-- PROBLEM STATEMENT --
Will you return, word for word, only the lines from the top of the data below down to and including the one with "LIP_HALF_WIDTH = 13.0"?

:::::

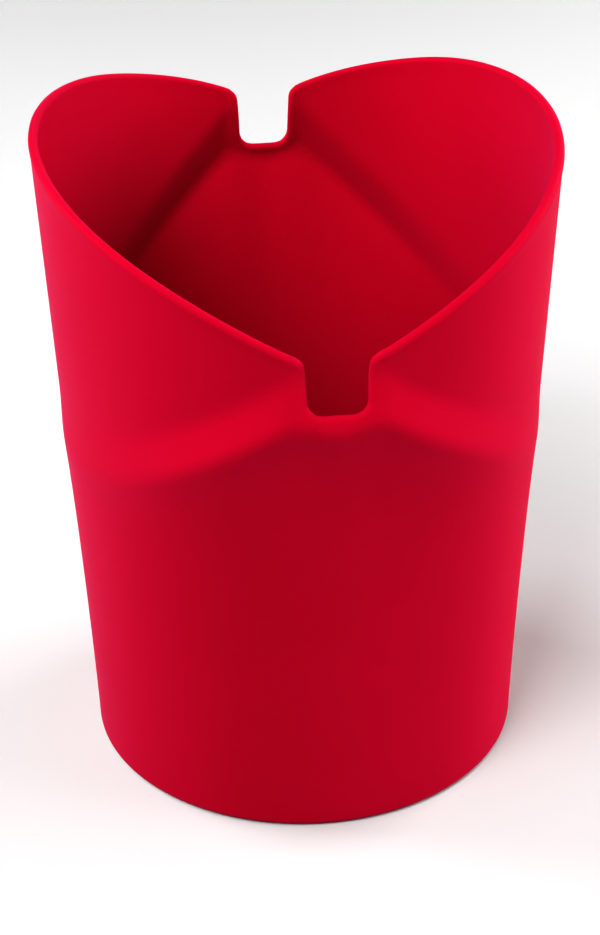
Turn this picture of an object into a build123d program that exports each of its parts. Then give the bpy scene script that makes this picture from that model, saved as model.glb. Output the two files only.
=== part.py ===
from build123d import *
import os

# A folding silicone popcorn popper: an oval cup whose two upper lobes fold inwards as a lid.
# Origin: centre of the base on the table. +X runs from the left flap to the right flap,
# +Y from the front vent slot to the back one, +Z up. All sizes are in millimetres.

# The cup: a circle-like oval at the table that opens into a longer oval at the mouth.
HEIGHT = 200.0
BASE_HALF_WIDTH = 66.6
BASE_HALF_DEPTH = 67.5
MOUTH_HALF_WIDTH = 75.2
MOUTH_HALF_DEPTH = 103.7
WALL = 2.5

# The base: a ring that stands on the table, with the floor a little above it.
RING_HEIGHT = 4.5
RING_WIDTH = 9.0
RING_EDGE_RADIUS = 2.0
FLOOR_RECESS = 1.5

# The crease: on each side the lobe bends on a flat plane that falls from the slot to the side.
CREASE_TOP = 158.6
CREASE_SLOPE = 0.695
SHOULDER_DROP = 12.2
SHOULDER_PROUD = 1.5

# The rim: an arc on each side when seen from the front, down to a steam slot in the middle.
# Each point is (distance from the middle, height).
RIM_LOW = (0.0, 167.6)
RIM_MIDDLE = (40.0, 186.7)
RIM_HIGH = (80.0, 201.5)
BEAD_DROP = 4.5
BEAD_PROUD = 0.4
SLOT_BOTTOM = 154.4
SLOT_HALF_WIDTH_LOW = 7.8
SLOT_HALF_WIDTH_HIGH = 9.5
SLOT_TOP = 220.0
SLOT_LOW_RADIUS = 4.5
SLOT_HIGH_RADIUS = 6.0
LIP_HALF_WIDTH = 13.0

# The stiff middle of each lobe. Beyond it the silicone has to bend when the lobe folds.
PANEL_HALF_DEPTH = 70.0
PANEL_LOW_EDGE = 113.0
PANEL_LOW_SLOPE = 1.5
PANEL_LOW_AT = 71.0

# The wall is drawn up to this height and then cut along the rim.
CONE_TOP = 210.0
# Cutting prisms reach this far past the cup.
REACH = 150.0

SIDES = {"left": -1, "right": 1}
ENDS = {"front": -1, "back": 1}


def oval_cone(proud):
    """Everything inside the cup's outer face, moved outwards by `proud`, up to CONE_TOP."""
    grown = CONE_TOP / HEIGHT
    top_half_width = BASE_HALF_WIDTH + grown * (MOUTH_HALF_WIDTH - BASE_HALF_WIDTH)
    top_half_depth = BASE_HALF_DEPTH + grown * (MOUTH_HALF_DEPTH - BASE_HALF_DEPTH)
    base = Ellipse(BASE_HALF_WIDTH + proud, BASE_HALF_DEPTH + proud)
    top = Ellipse(top_half_width + proud, top_half_depth + proud)
    return loft([base, Pos(0, 0, CONE_TOP) * top], ruled=True)


def shell(proud=0.0):
    """The oval wall, with its outer face moved outwards by `proud`."""
    return oval_cone(proud) - oval_cone(-WALL)


def prism(outline):
    """A profile of (x, z) points, seen from the front and run through the cup along Y."""
    face = make_face(Polyline([Vector(x, 0, z) for x, z in outline], close=True))
    return extrude(face, REACH, dir=(0, 1, 0), both=True)


def crease(x, drop=0.0):
    """The height of the crease at x, or of a line `drop` below it."""
    return CREASE_TOP - drop - CREASE_SLOPE * abs(x)


def panel_low_edge(x):
    """The height of the stiff panel's lower edge at x."""
    return PANEL_LOW_EDGE + PANEL_LOW_SLOPE * (PANEL_LOW_AT - abs(x))


def below_crease(drop=0.0):
    """Everything under the crease on both sides, or under a line `drop` below it."""
    return prism(
        [
            (-REACH, -REACH),
            (REACH, -REACH),
            (REACH, crease(REACH, drop)),
            (0, crease(0, drop)),
            (-REACH, crease(REACH, drop)),
        ]
    )


def above_rim(side, drop=0.0):
    """Everything on one side of the cup that is above the rim, or above a line `drop` below it."""
    low, middle, high = [
        Vector(side * x, 0, z - drop) for x, z in (RIM_LOW, RIM_MIDDLE, RIM_HIGH)
    ]
    outline = ThreePointArc(low, middle, high) + Polyline(
        high, Vector(high.X, 0, 2 * HEIGHT), Vector(0, 0, 2 * HEIGHT), low
    )
    return extrude(make_face(outline), REACH, dir=(0, 1, 0), both=True)


def above_line(height_at, side):
    """Everything on one side of the cup that is above the line height_at(x)."""
    return prism(
        [
            (0, height_at(0)),
            (side * REACH, height_at(REACH)),
            (side * REACH, 2 * HEIGHT),
            (0, 2 * HEIGHT),
        ]
    )


def mouth_cut():
    """The open space over the rim, with the steam slot at its lowest point."""
    slot = prism(
        [
            (-SLOT_HALF_WIDTH_HIGH, SLOT_TOP),
            (-SLOT_HALF_WIDTH_LOW, SLOT_BOTTOM),
            (SLOT_HALF_WIDTH_LOW, SLOT_BOTTOM),
            (SLOT_HALF_WIDTH_HIGH, SLOT_TOP),
        ]
    )
    cut = above_rim(SIDES["left"]) + above_rim(SIDES["right"]) + slot
    low = [e for e in cut.edges().filter_by(Axis.Y) if e.center().Z < SLOT_BOTTOM + 1]
    cut = fillet(low, SLOT_LOW_RADIUS)
    high = [
        e
        for e in cut.edges().filter_by(Axis.Y)
        if SLOT_BOTTOM + 10 < e.center().Z < SLOT_BOTTOM + 25
    ]
    return fillet(high, SLOT_HIGH_RADIUS)


def slab(low, high):
    """Everything between two heights."""
    return Pos(0, 0, (low + high) / 2) * Box(2 * REACH, 2 * REACH, high - low)


def make_foot_ring():
    ring = oval_cone(0) & slab(0, RING_HEIGHT)
    outer = ring.edges().group_by(Axis.Z)[0]
    ring = fillet(outer, RING_EDGE_RADIUS)
    hole = Ellipse(BASE_HALF_WIDTH - RING_WIDTH, BASE_HALF_DEPTH - RING_WIDTH)
    return ring - extrude(hole, RING_HEIGHT)


def make_cup_floor():
    disc = Ellipse(BASE_HALF_WIDTH - RING_WIDTH, BASE_HALF_DEPTH - RING_WIDTH)
    return Pos(0, 0, FLOOR_RECESS) * extrude(disc, RING_HEIGHT - FLOOR_RECESS)


def make_cup_wall():
    return shell() & slab(RING_HEIGHT, HEIGHT) & below_crease(SHOULDER_DROP)


def crease_band(mouth):
    """The raised band under the crease, all the way round."""
    return (shell(SHOULDER_PROUD) & below_crease()) - below_crease(SHOULDER_DROP) - mouth


def make_crease_shoulder(mouth, side):
    middle = side * (LIP_HALF_WIDTH + REACH)
    beside_lip = Pos(middle, 0, 0) * Box(2 * REACH, 2 * REACH, 4 * HEIGHT)
    return crease_band(mouth) & beside_lip


def make_slot_lip(mouth, end):
    block = Pos(0, end * REACH / 2, HEIGHT / 2) * Box(2 * LIP_HALF_WIDTH, REACH, HEIGHT)
    return crease_band(mouth) & block


def make_lobe(mouth, side):
    """One whole lobe, from its crease to the bead along its rim."""
    wall = shell() & above_line(crease, side)
    bead = shell(BEAD_PROUD) & above_rim(side, BEAD_DROP)
    return wall + bead - mouth


def split_lobe(lobe, side):
    """The pieces of one lobe, by name, without the side's own name."""
    panel_box = Box(4 * REACH, 2 * PANEL_HALF_DEPTH, 4 * HEIGHT)
    middle = lobe & panel_box
    over_web = middle & above_line(panel_low_edge, side)
    bead_zone = above_rim(side, BEAD_DROP)
    pieces = {
        "crease_web": middle - above_line(panel_low_edge, side),
        "flap_panel": over_web - bead_zone,
        "flap_bead": over_web & bead_zone,
    }
    for name, end in ENDS.items():
        far = Pos(0, end * (PANEL_HALF_DEPTH + REACH), 0) * Box(4 * REACH, 2 * REACH, 4 * HEIGHT)
        pieces[f"{name}_gusset"] = lobe & far
    return pieces


def main():
    mouth = mouth_cut()
    parts = {
        "foot_ring": make_foot_ring(),
        "cup_floor": make_cup_floor(),
        "cup_wall": make_cup_wall(),
    }
    for name, end in ENDS.items():
        parts[f"{name}_slot_lip"] = make_slot_lip(mouth, end)
    for name, side in SIDES.items():
        parts[f"{name}_crease_shoulder"] = make_crease_shoulder(mouth, side)
        for piece, solid in split_lobe(make_lobe(mouth, side), side).items():
            parts[f"{name}_{piece}"] = solid
    os.makedirs("parts", exist_ok=True)
    for name, part in parts.items():
        export_step(part, f"parts/{name}.step")


main()
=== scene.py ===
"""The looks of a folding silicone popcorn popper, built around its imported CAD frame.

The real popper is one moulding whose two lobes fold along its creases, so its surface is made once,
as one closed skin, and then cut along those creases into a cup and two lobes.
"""

import math

import bpy
import numpy as np
from mathutils import Matrix, Vector


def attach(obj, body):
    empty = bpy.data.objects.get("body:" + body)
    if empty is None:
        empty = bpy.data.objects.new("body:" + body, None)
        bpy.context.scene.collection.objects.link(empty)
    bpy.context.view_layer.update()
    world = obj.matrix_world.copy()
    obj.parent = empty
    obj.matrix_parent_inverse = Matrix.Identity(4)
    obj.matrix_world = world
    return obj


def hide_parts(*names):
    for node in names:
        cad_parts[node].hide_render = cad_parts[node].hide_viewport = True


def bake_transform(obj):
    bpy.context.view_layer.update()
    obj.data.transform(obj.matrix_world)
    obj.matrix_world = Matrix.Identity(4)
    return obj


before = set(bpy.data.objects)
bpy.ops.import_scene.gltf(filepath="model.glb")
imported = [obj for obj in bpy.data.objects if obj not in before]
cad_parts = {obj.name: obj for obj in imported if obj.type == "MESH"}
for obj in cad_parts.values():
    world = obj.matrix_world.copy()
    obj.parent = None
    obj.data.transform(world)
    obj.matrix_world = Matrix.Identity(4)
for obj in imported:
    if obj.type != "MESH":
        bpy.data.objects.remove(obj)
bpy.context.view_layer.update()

MM = 0.001

# The oval cup, in millimetres, as in the CAD: half sizes at the table and their growth with height.
BASE_HALF_WIDTH = 66.6
BASE_HALF_DEPTH = 67.5
WIDTH_GROWTH = 0.0445
DEPTH_GROWTH = 0.181
WALL = 2.5

# The base: rounded outer edge, ring that stands on the table, recessed underside, rounded inner corner.
EDGE_RADIUS = 2.0
RING_INSET = 9.0
RECESS = 1.5
FLOOR_TOP = 4.5
CORNER_RADIUS = 6.0

# The crease plane under each lobe: its height in the middle and its fall towards the side.
CREASE_TOP = 158.6
CREASE_SLOPE = 0.695

# The ridge along the crease: its height beside the slot, how far its level part reaches to each side,
# how gently that part bends down, its fall from there, and how it dips under the slot.
RIDGE_TOP = 156.5
RIDGE_FLAT = 8.7
RIDGE_ROUND = 5.0
RIDGE_SLOPE = 0.79
RIDGE_COS = 1 / math.hypot(1, RIDGE_SLOPE)
RIDGE_DIP = 4.5
RIDGE_DIP_SPREAD = 14.0

# The wall's extra outward lean, as rise over run, at these distances over the ridge: it flares to
# the ridge, steps in over it, and leans back out above.
LEAN_AT = (-52.0, -30.0, -12.0, -3.0, 2.0, 8.0, 13.0, 40.0)
LEAN = (0.0, 0.09, 0.24, 0.43, -0.47, -0.47, 0.0, 0.0)
WAIST = 2.9
SIDE_SHARE = 0.12
SHARE_FROM = 0.15

# The rim seen from the front, as height over distance from the middle: low point, slope, bend.
RIM_LOW = 167.6
RIM_SLOPE = 0.53
RIM_BEND = -0.00133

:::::

-- RESULT OF THIS EXERCISE --
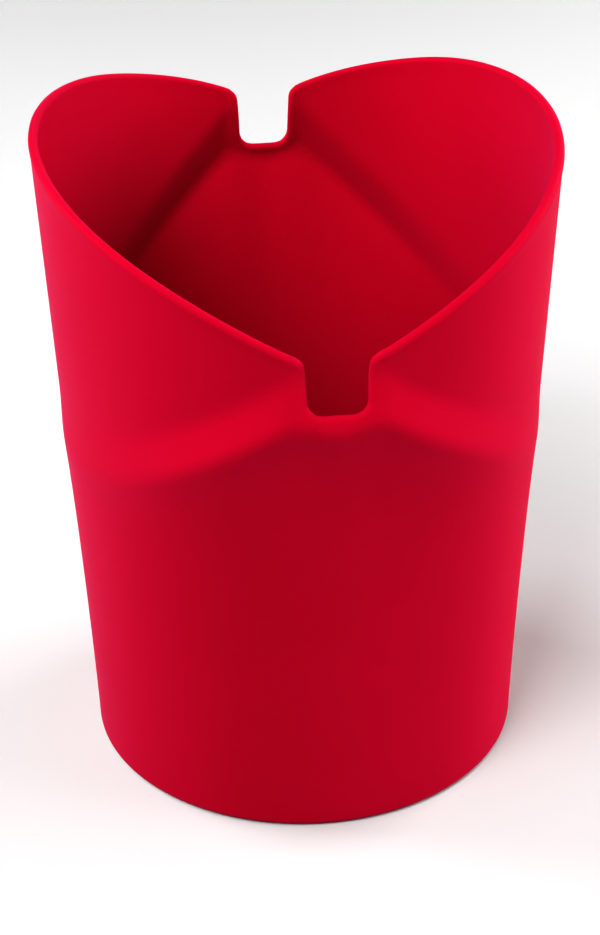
Turn this picture of an object into a build123d program that exports each of its parts. Then give the bpy scene script that makes this picture from that model, saved as model.glb. Output the two files only.
=== part.py ===
from build123d import *
import os

# A folding silicone popcorn popper: an oval cup whose two upper lobes fold inwards as a lid.
# Origin: centre of the base on the table. +X runs from the left flap to the right flap,
# +Y from the front vent slot to the back one, +Z up. All sizes are in millimetres.

# The cup: a circle-like oval at the table that opens into a longer oval at the mouth.
HEIGHT = 200.0
BASE_HALF_WIDTH = 66.6
BASE_HALF_DEPTH = 67.5
MOUTH_HALF_WIDTH = 75.2
MOUTH_HALF_DEPTH = 103.7
WALL = 2.5

# The base: a ring that stands on the table, with the floor a little above it.
RING_HEIGHT = 4.5
RING_WIDTH = 9.0
RING_EDGE_RADIUS = 2.0
FLOOR_RECESS = 1.5

# The crease: on each side the lobe bends on a flat plane that falls from the slot to the side.
CREASE_TOP = 158.6
CREASE_SLOPE = 0.695
SHOULDER_DROP = 12.2
SHOULDER_PROUD = 1.5

# The rim: an arc on each side when seen from the front, down to a steam slot in the middle.
# Each point is (distance from the middle, height).
RIM_LOW = (0.0, 167.6)
RIM_MIDDLE = (40.0, 186.7)
RIM_HIGH = (80.0, 201.5)
BEAD_DROP = 4.5
BEAD_PROUD = 0.4
SLOT_BOTTOM = 154.4
SLOT_HALF_WIDTH_LOW = 7.8
SLOT_HALF_WIDTH_HIGH = 9.5
SLOT_TOP = 220.0
SLOT_LOW_RADIUS = 4.5
SLOT_HIGH_RADIUS = 6.0
LIP_HALF_WIDTH = 13.0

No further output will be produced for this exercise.